§ Task to complete
Copy out each line of the material below that holds the string "rigid".
··· Source data
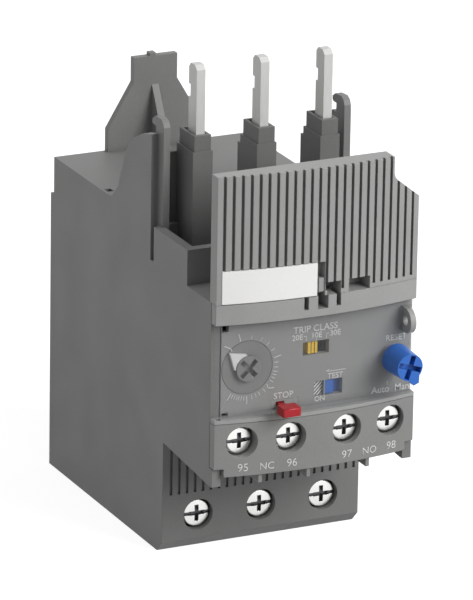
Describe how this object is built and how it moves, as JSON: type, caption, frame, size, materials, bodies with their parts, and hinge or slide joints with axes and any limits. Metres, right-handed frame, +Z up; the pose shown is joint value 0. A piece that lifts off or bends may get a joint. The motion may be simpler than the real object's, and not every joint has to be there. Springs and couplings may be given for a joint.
{
  "type": "electronic overload relay",
  "caption": "Three-pole electronic overload relay that plugs under a contactor, with setting dial, class and test sliders, stop and reset buttons, and a hinged clear cover.",
  "frame": {"origin": "on the underside, in the middle of the width and half way between the foot's front face and the back of the rear cover", "axes": "+X to the right of someone facing the setting panel, +Y to the back, +Z up along the blades"},
  "size_m": [0.045, 0.0879, 0.1037],
  "materials": {
    "housing_plastic": "fine matt moulded grey",
    "marker_white": "plain white",
    "smoked_clear": "smoked clear plastic",
    "dial_plastic": "grey moulded",
    "yellow_plastic": "plain yellow",
    "blue_plastic": "plain blue",
    "red_plastic": "plain red",
    "dark_plastic": "black moulded",
    "board_laminate": "green laminate",
    "tinned_copper": "tin plated",
    "contact_brass": "plain",
    "screw_steel": "zinc plated",
    "clamp_steel": "zinc plated",
    "spring_steel": "drawn wire",
    "soft_iron": "plain",
    "magnet_dark": "sintered",
    "copper_winding": "enamelled wire"
  },
  "bodies": {
    "relay": {"main_housing": "housing_plastic", "rear_cover": "housing_plastic", "terminal_block": "housing_plastic", "upper_cover": "housing_plastic", "control_panel": "housing_plastic", "marker_plate": "marker_white", "main_board": "board_laminate", "rear_board": "board_laminate", "setting_potentiometer": "dark_plastic", "class_switch": "dark_plastic", "test_switch": "dark_plastic", "trip_coil": "copper_winding", "trip_yoke": "soft_iron", "holding_magnet": "magnet_dark", "storage_capacitor": "dark_plastic", "stop_spring": "spring_steel", "reset_spring": "spring_steel", "phase_sleeve_1": "housing_plastic", "busbar_1": "tinned_copper", "transformer_core_1": "soft_iron", "transformer_winding_1": "copper_winding", "phase_sleeve_2": "housing_plastic", "busbar_2": "tinned_copper", "transformer_core_2": "soft_iron", "transformer_winding_2": "copper_winding", "phase_sleeve_3": "housing_plastic", "busbar_3": "tinned_copper", "transformer_core_3": "soft_iron", "transformer_winding_3": "copper_winding", "aux_contact_95": "contact_brass", "aux_contact_96": "contact_brass", "aux_contact_97": "contact_brass", "aux_contact_98": "contact_brass"},
    "cover": {"clear_cover": "smoked_clear"},
    "dial": {"setting_dial": "dial_plastic", "dial_pointer": "marker_white"},
    "class_selector": {"class_slider": "yellow_plastic"},
    "test_actuator": {"test_slider": "blue_plastic"},
    "trip_mechanism": {"trip_slide": "dark_plastic", "trip_flag": "marker_white", "break_bridge": "contact_brass", "make_bridge": "contact_brass", "trip_plunger": "soft_iron"},
    "stop_actuator": {"stop_button": "red_plastic"},
    "reset_stem": {"reset_plunger": "blue_plastic"},
    "reset_cap": {"reset_knob": "blue_plastic"},
    "terminal_screw_1": {"main_screw_1": "screw_steel"},
    "terminal_cage_1": {"main_clamp_1": "clamp_steel"},
    "terminal_screw_2": {"main_screw_2": "screw_steel"},
    "terminal_cage_2": {"main_clamp_2": "clamp_steel"},
    "terminal_screw_3": {"main_screw_3": "screw_steel"},
    "terminal_cage_3": {"main_clamp_3": "clamp_steel"},
    "aux_washer_95": {"aux_clamp_95": "clamp_steel"},
    "aux_driver_95": {"aux_screw_95": "screw_steel"},
    "aux_washer_96": {"aux_clamp_96": "clamp_steel"},
    "aux_driver_96": {"aux_screw_96": "screw_steel"},
    "aux_washer_97": {"aux_clamp_97": "clamp_steel"},
    "aux_driver_97": {"aux_screw_97": "screw_steel"},
    "aux_washer_98": {"aux_clamp_98": "clamp_steel"},
    "aux_driver_98": {"aux_screw_98": "screw_steel"}
  },
  "joints": [
    {"name": "cover_hinge", "type": "hinge", "parent": "relay", "child": "cover", "pos_m": [-0.0213, -0.05215, 0.0474], "axis": [0, 0, -1], "range_deg": [0, 100]},
    {"name": "dial_turn", "type": "hinge", "parent": "relay", "child": "dial", "pos_m": [-0.0145, -0.05095, 0.0471], "axis": [0, 1, 0], "range_deg": [0, 255]},
    {"name": "class_slide", "type": "slide", "parent": "relay", "child": "class_selector", "axis": [1, 0, 0], "range_m": [-0.0006, 0.0022]},
    {"name": "test_slide", "type": "slide", "parent": "relay", "child": "test_actuator", "axis": [1, 0, 0], "range_m": [0, 0.0018], "stiffness_N_per_m": 150, "springref_m": -0.002},
    {"name": "trip_slide_travel", "type": "slide", "parent": "relay", "child": "trip_mechanism", "axis": [-1, 0, 0], "range_m": [0, 0.0019]},
    {"name": "stop_push", "type": "slide", "parent": "relay", "child": "stop_actuator", "axis": [0, 1, 0], "range_m": [0, 0.002], "stiffness_N_per_m": 200, "springref_m": -0.002, "deforming": ["stop_spring"]},
    {"name": "reset_push", "type": "slide", "parent": "relay", "child": "reset_stem", "axis": [0, 1, 0], "range_m": [0, 0.0015], "stiffness_N_per_m": 250, "springref_m": -0.002, "deforming": ["reset_spring"]},
    {"name": "reset_turn", "type": "hinge", "parent": "reset_stem", "child": "reset_cap", "pos_m": [0.01827, -0.05575, 0.04507], "axis": [0, 1, 0], "range_deg": [0, 55]},
    {"name": "main_clamp_1_travel", "type": "slide", "parent": "relay", "child": "terminal_cage_1", "axis": [0, -1, 0], "range_m": [0, 0.004]},
    {"name": "main_screw_1_turn", "type": "hinge", "parent": "relay", "child": "terminal_screw_1", "pos_m": [-0.0143, -0.02675, 0.00755], "axis": [0, 1, 0], "range_deg": [0, 2058]},
    {"name": "main_clamp_2_travel", "type": "slide", "parent": "relay", "child": "terminal_cage_2", "axis": [0, -1, 0], "range_m": [0, 0.004]},
    {"name": "main_screw_2_turn", "type": "hinge", "parent": "relay", "child": "terminal_screw_2", "pos_m": [0, -0.02675, 0.00755], "axis": [0, 1, 0], "range_deg": [0, 2058]},
    {"name": "main_clamp_3_travel", "type": "slide", "parent": "relay", "child": "terminal_cage_3", "axis": [0, -1, 0], "range_m": [0, 0.004]},
    {"name": "main_screw_3_turn", "type": "hinge", "parent": "relay", "child": "terminal_screw_3", "pos_m": [0.0143, -0.02675, 0.00755], "axis": [0, 1, 0], "range_deg": [0, 2058]},
    {"name": "aux_clamp_95_travel", "type": "slide", "parent": "relay", "child": "aux_washer_95", "axis": [0, -1, 0], "range_m": [0, 0.0012]},
    {"name": "aux_screw_95_turn", "type": "hinge", "parent": "aux_washer_95", "child": "aux_driver_95", "pos_m": [-0.0167, -0.05086, 0.0323], "axis": [0, -1, 0], "range_deg": [0, 721]},
    {"name": "aux_clamp_96_travel", "type": "slide", "parent": "relay", "child": "aux_washer_96", "axis": [0, -1, 0], "range_m": [0, 0.0012]},
    {"name": "aux_screw_96_turn", "type": "hinge", "parent": "aux_washer_96", "child": "aux_driver_96", "pos_m": [-0.0063, -0.05201, 0.0323], "axis": [0, -1, 0], "range_deg": [0, 721]},
    {"name": "aux_clamp_97_travel", "type": "slide", "parent": "relay", "child": "aux_washer_97", "axis": [0, -1, 0], "range_m": [0, 0.0012]},
    {"name": "aux_screw_97_turn", "type": "hinge", "parent": "aux_washer_97", "child": "aux_driver_97", "pos_m": [0.0063, -0.05201, 0.0323], "axis": [0, -1, 0], "range_deg": [0, 721]},
    {"name": "aux_clamp_98_travel", "type": "slide", "parent": "relay", "child": "aux_washer_98", "axis": [0, -1, 0], "range_m": [0, 0.0012]},
    {"name": "aux_screw_98_turn", "type": "hinge", "parent": "aux_washer_98", "child": "aux_driver_98", "pos_m": [0.0167, -0.05086, 0.0323], "axis": [0, -1, 0], "range_deg": [0, 721]}
  ],
  "couplings": [
    {"joint": "main_screw_1_turn", "follows": "main_clamp_1_travel", "rad_per_m": 8976},
    {"joint": "main_screw_2_turn", "follows": "main_clamp_2_travel", "rad_per_m": 8976},
    {"joint": "main_screw_3_turn", "follows": "main_clamp_3_travel", "rad_per_m": 8976},
    {"joint": "aux_screw_95_turn", "follows": "aux_clamp_95_travel", "rad_per_m": 10472},
    {"joint": "aux_screw_96_turn", "follows": "aux_clamp_96_travel", "rad_per_m": 10472},
    {"joint": "aux_screw_97_turn", "follows": "aux_clamp_97_travel", "rad_per_m": 10472},
    {"joint": "aux_screw_98_turn", "follows": "aux_clamp_98_travel", "rad_per_m": 10472}
  ]
}
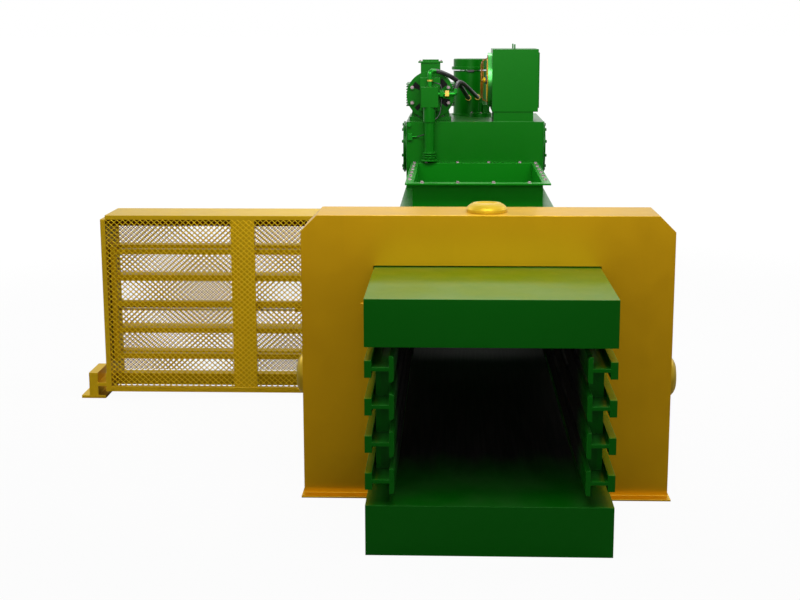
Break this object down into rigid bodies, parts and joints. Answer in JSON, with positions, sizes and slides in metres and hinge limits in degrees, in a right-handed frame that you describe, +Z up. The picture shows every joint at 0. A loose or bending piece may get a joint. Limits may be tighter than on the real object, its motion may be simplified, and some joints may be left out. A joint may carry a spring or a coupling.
{
  "type": "recycling baler",
  "caption": "Horizontal baler: ram press with hopper collar, squeezed slatted bale channel in a yellow arch, needle cage at the side and power pack on the tank.",
  "frame": {"origin": "on the floor under the middle of the bale channel's open end", "axes": "+Y along the machine from the channel's open end to the ram cylinder, +X to the right seen from that end, +Z up"},
  "size_m": [4.563, 9.95, 2.8619],
  "materials": {
    "green_paint": "gloss enamel on welded steel",
    "yellow_paint": "satin enamel on welded steel",
    "pale_green_paint": "satin enamel",
    "orange_paint": "satin enamel on wire",
    "bare_steel": "machined",
    "chromed_rod": "polished",
    "plated_bolts": "zinc plated",
    "brass": "machined",
    "black_rubber": "matt",
    "grey_plastic": "moulded"
  },
  "bodies": {
    "frame": {"channel_floor": "green_paint", "tying_walls": "green_paint", "tying_roof": "green_paint", "press_base": "green_paint", "press_sides": "green_paint", "press_top_plate": "green_paint", "rear_crosshead": "green_paint", "hopper_collar": "green_paint", "oil_tank": "green_paint", "manway_covers": "green_paint", "manway_bolts": "green_paint", "motor_body": "green_paint", "motor_end_covers": "green_paint", "motor_feet": "green_paint", "terminal_box": "green_paint", "pump": "green_paint", "suction_pipe": "green_paint", "delivery_fittings": "green_paint", "filter_body": "green_paint", "filter_lid": "green_paint", "return_fitting": "green_paint", "cooler_box": "green_paint", "level_switch": "green_paint", "main_cylinder": "green_paint", "lifting_eyes": "green_paint", "squeeze_arch": "yellow_paint", "squeeze_caps": "yellow_paint", "cage_plates": "yellow_paint", "cage_front_frame": "yellow_paint", "cage_rear_rails": "yellow_paint", "cage_front_mesh": "yellow_paint", "cage_back_mesh": "yellow_paint", "cage_foot": "yellow_paint", "needle_cylinder_barrel": "yellow_paint", "twister_housing": "yellow_paint", "hinge_pins": "bare_steel", "shear_blade": "bare_steel", "squeeze_barrels": "bare_steel", "hopper_bolts": "plated_bolts", "brass_fittings": "brass", "pressure_hoses": "black_rubber", "control_cables": "black_rubber", "fan_ring": "pale_green_paint", "fan_guard": "orange_paint"},
    "lid": {"channel_lid": "green_paint"},
    "left_wall": {"channel_wall_left": "green_paint"},
    "right_wall": {"channel_wall_right": "green_paint"},
    "top_squeeze_rod": {"squeeze_rod_top": "chromed_rod"},
    "left_squeeze_rod": {"squeeze_rod_left": "chromed_rod"},
    "right_squeeze_rod": {"squeeze_rod_right": "chromed_rod"},
    "ram": {"ram_box": "green_paint", "ram_knife": "bare_steel", "ram_wear_strips": "brass", "ram_rod": "chromed_rod"},
    "needle_unit": {"needles": "yellow_paint", "needle_carriage": "yellow_paint", "needle_cylinder_rod": "chromed_rod"},
    "needle_stage": {"needle_cylinder_stage": "chromed_rod"},
    "rotor": {"motor_rotor": "bare_steel"},
    "fan": {"cooler_fan": "grey_plastic"}
  },
  "joints": [
    {"name": "lid_hinge", "type": "hinge", "parent": "frame", "child": "lid", "pos_m": [0, 3.19, 1.39], "axis": [1, 0, 0], "range_deg": [0, 0.7]},
    {"name": "left_wall_hinge", "type": "hinge", "parent": "frame", "child": "left_wall", "pos_m": [-0.631, 3.16, 0.7855], "axis": [0, 0, 1], "range_deg": [0, 0.8]},
    {"name": "right_wall_hinge", "type": "hinge", "parent": "frame", "child": "right_wall", "pos_m": [0.631, 3.16, 0.7855], "axis": [0, 0, -1], "range_deg": [0, 0.8]},
    {"name": "top_squeeze", "type": "slide", "parent": "frame", "child": "top_squeeze_rod", "axis": [0, 0, -1], "range_m": [0, 0.0225]},
    {"name": "left_squeeze", "type": "slide", "parent": "frame", "child": "left_squeeze_rod", "axis": [1, 0, 0], "range_m": [0, 0.025]},
    {"name": "right_squeeze", "type": "slide", "parent": "frame", "child": "right_squeeze_rod", "axis": [-1, 0, 0], "range_m": [0, 0.025]},
    {"name": "ram_stroke", "type": "slide", "parent": "frame", "child": "ram", "axis": [0, -1, 0], "range_m": [0, 2.7]},
    {"name": "needle_feed", "type": "slide", "parent": "frame", "child": "needle_unit", "axis": [1, 0, 0], "range_m": [0, 1.45]},
    {"name": "needle_stage_feed", "type": "slide", "parent": "frame", "child": "needle_stage", "axis": [1, 0, 0], "range_m": [0, 0.725]},
    {"name": "rotor_spin", "type": "hinge", "parent": "frame", "child": "rotor", "pos_m": [-0.467, 7.3, 2.336], "axis": [0, 1, 0], "continuous": true},
    {"name": "fan_spin", "type": "hinge", "parent": "frame", "child": "fan", "pos_m": [0.15, 7.2, 2.488], "axis": [1, 0, 0], "continuous": true}
  ],
  "couplings": [
    {"joint": "top_squeeze", "follows": "lid_hinge", "m_per_rad": 1.775},
    {"joint": "left_squeeze", "follows": "left_wall_hinge", "m_per_rad": 1.745},
    {"joint": "right_squeeze", "follows": "right_wall_hinge", "m_per_rad": 1.745},
    {"joint": "needle_stage_feed", "follows": "needle_feed", "ratio": 0.5}
  ]
}
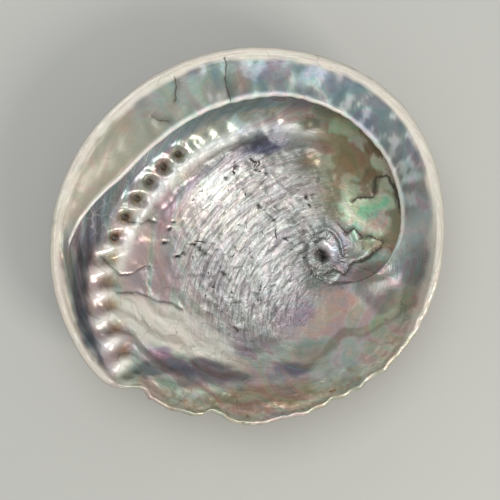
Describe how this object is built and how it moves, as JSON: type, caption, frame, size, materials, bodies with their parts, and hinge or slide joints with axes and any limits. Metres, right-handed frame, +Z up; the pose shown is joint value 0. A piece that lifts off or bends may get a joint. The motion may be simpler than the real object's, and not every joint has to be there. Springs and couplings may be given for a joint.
{
  "type": "abalone shell",
  "caption": "Large abalone shell lying on its back: nacre bowl with a wide flat inner lip winding into the spire, a row of breathing holes and a thin growing edge.",
  "frame": {"origin": "under the middle of the mouth, on the surface that the shell's worn back rests on", "axes": "+Z up out of the mouth; +X across the mouth towards the spire's side; +Y towards the wide flat inner lip"},
  "size_m": [0.1748, 0.1683, 0.0504],
  "materials": {
    "nacre": "gloss",
    "outer_shell": "matte"
  },
  "bodies": {
    "root": {"shell": "nacre"}
  },
  "joints": []
}
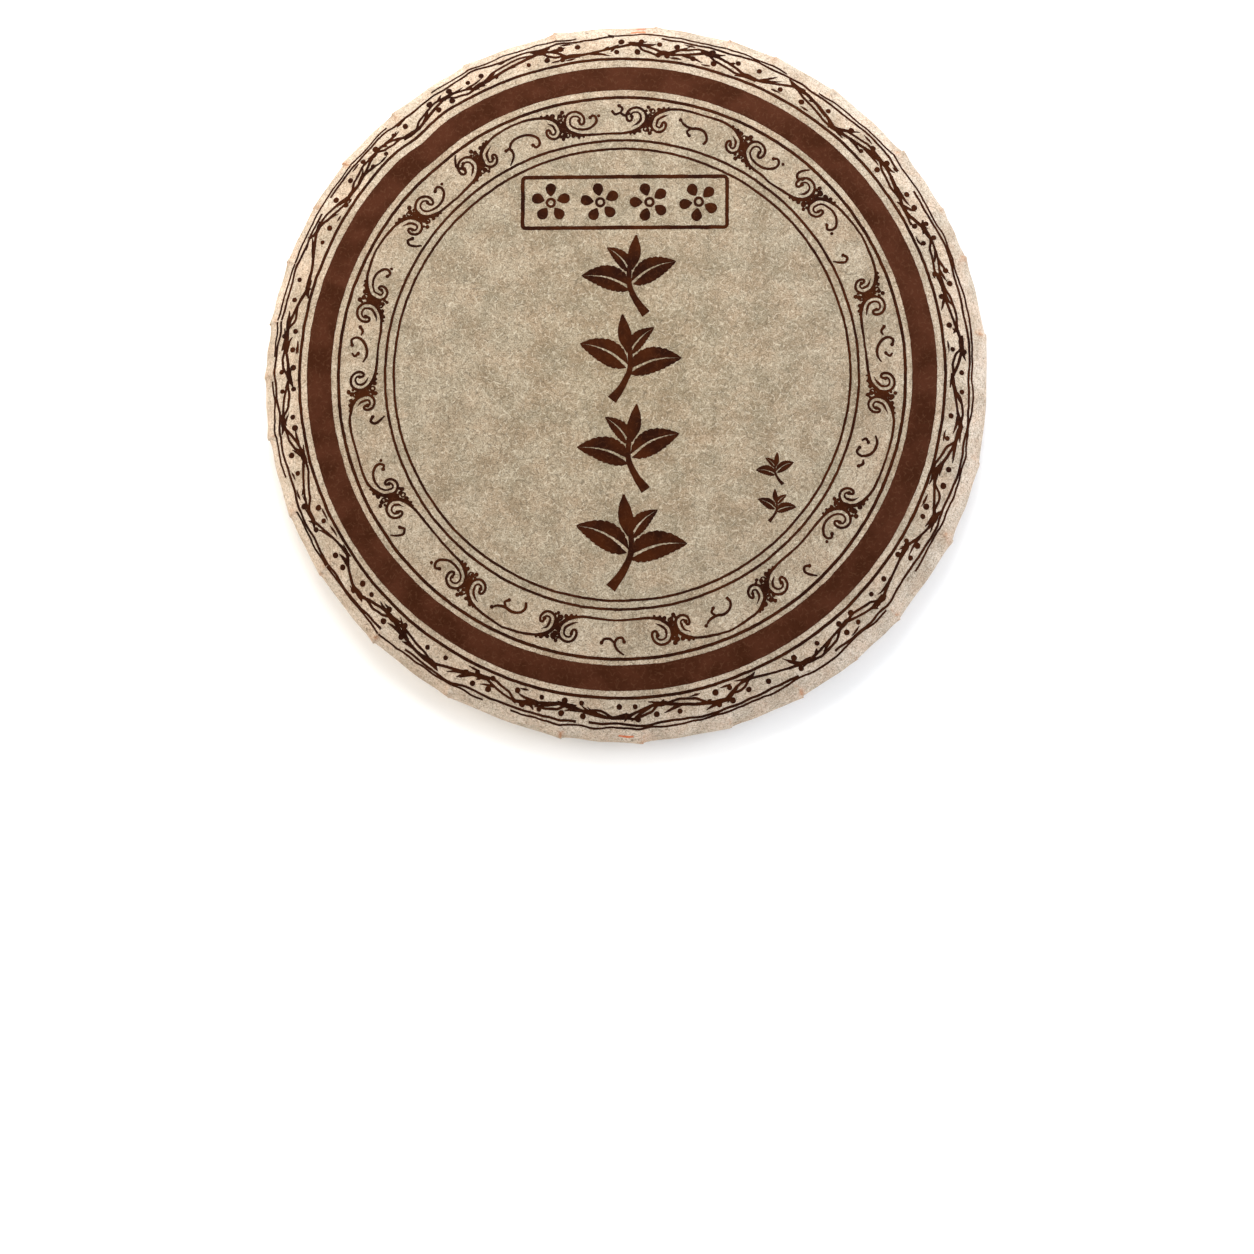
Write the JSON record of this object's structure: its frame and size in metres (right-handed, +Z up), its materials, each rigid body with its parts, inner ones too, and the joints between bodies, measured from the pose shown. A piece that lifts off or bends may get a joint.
······
§ Solution to this task
Break this object down into rigid bodies, parts and joints. Answer in JSON, with positions, sizes and slides in metres and hinge limits in degrees, in a right-handed frame that you describe, +Z up. The picture shows every joint at 0. A loose or bending piece may get a joint. Limits may be tighter than on the real object, its motion may be simplified, and some joints may be left out. A joint may carry a spring or a coupling.
Write the JSON record of this object's structure: its frame and size in metres (right-handed, +Z up), its materials, each rigid body with its parts, inner ones too, and the joints between bodies, measured from the pose shown. A piece that lifts off or bends may get a joint.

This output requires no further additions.